The right to participation of peasants and rural workers in political decision-making still faces significant barriers in Brazil. The exclusion of these groups is evident in the lack of access to information, the difficulty of effective political representation, and the absence of free, prior, and informed consultations, especially in environmental licensing processes and public policy formulation. Traditional communities, such as indigenous and quilombola peoples, frequently have their rights violated, with no adequate channels to influence decisions that impact their territories and ways of life. Furthermore, political marginalisation is worsened by the dominance of agribusiness, which concentrates power and resources, limiting the voice of family farming and small producers in national and international decision-making spaces.
Despite these challenges, there are mechanisms and policies aimed at expanding rural participation, such as agricultural development councils (CONDRAF), discussion forums, and programmes to strengthen family farming. The UN Declaration on the Rights of Peasants (UNDROP) and ILO Convention 169 provide legal bases to demand participatory consultations. However, the effectiveness of these instruments depends on social pressure, access to justice, and the State’s commitment to ensuring rural voices are heard. Social movements have played a crucial role in this struggle, promoting marches, land occupations, and political advocacy to ensure participatory rights are not merely formal but concrete and transformative.

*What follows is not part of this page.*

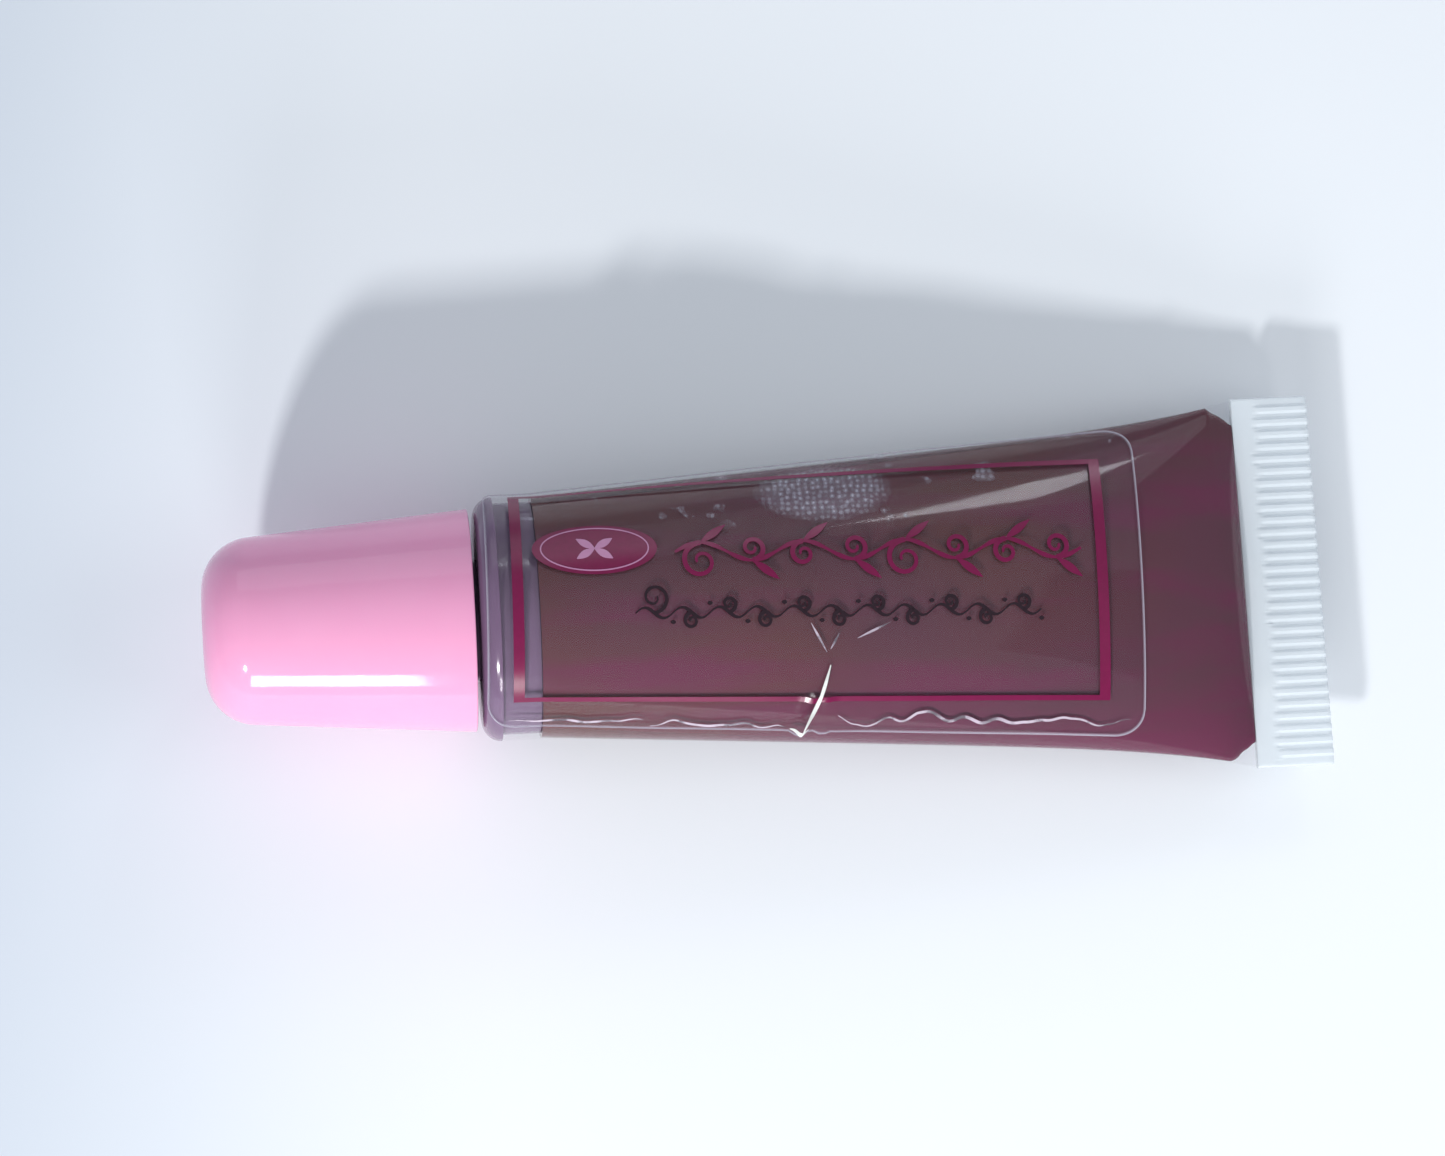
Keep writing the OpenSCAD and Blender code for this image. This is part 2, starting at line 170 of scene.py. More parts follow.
def wrapped(columns, rows, place):
    """A grid laid where place(u, v) says, u across and v along, both from 0 to 1, with its UVs."""
    bm = bmesh.new()
    bm.loops.layers.uv.new("sheet")
    bmesh.ops.create_grid(bm, x_segments=columns, y_segments=rows, size=0.5, calc_uvs=True)
    for vert in bm.verts:
        vert.co = place(vert.co.x + 0.5, vert.co.y + 0.5)
    return bm


def weld(bm, distance=1e-4):
    """Closes seams and poles, then points the faces outwards."""
    bmesh.ops.remove_doubles(bm, verts=bm.verts, dist=distance)
    bmesh.ops.recalc_face_normals(bm, faces=bm.faces)


def join(bm, *others):
    """Adds other shapes to bm."""
    for other in others:
        spare = bpy.data.meshes.new("spare")
        other.to_mesh(spare)
        other.free()
        bm.from_mesh(spare)
        bpy.data.meshes.remove(spare)
    return bm


def turned(profile, soft=0.12, steps=144, ring=True):
    """Spins (radius, height) points round the tube's axis, each corner softened.

    A ring's profile closes on itself, and another's starts and ends on the axis.
    """
    bm = bmesh.new()
    points = [bm.verts.new((r, 0, z)) for r, z in profile]
    edges = [bm.edges.new(pair) for pair in zip(points, points[1:])]
    if ring:
        edges.append(bm.edges.new((points[-1], points[0])))
    corners = points if ring else points[1:-1]
    bmesh.ops.bevel(bm, geom=corners, offset=soft, segments=3, profile=0.5,
                    affect="VERTICES", material=-1)
    bmesh.ops.spin(bm, geom=bm.verts[:] + bm.edges[:], cent=(0, 0, 0), axis=(0, 0, 1),
                   angle=2 * pi, steps=steps, use_merge=True)
    weld(bm)
    return bm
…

Following the example of LVC Brazil, conducting training processes on the declaration at national and/or regional levels, developing a strategic plan by local movements for its promotion, and participating in the UN Working Group on UNDROP are essential steps to implement the declaration at national, regional and international levels. This is a fundamental path to breathe life into the declaration from the grassroots, through rights holders' appropriation of their rights and the integration of the UNDROP into their political and legal struggles for social justice and human rights for rural peoples.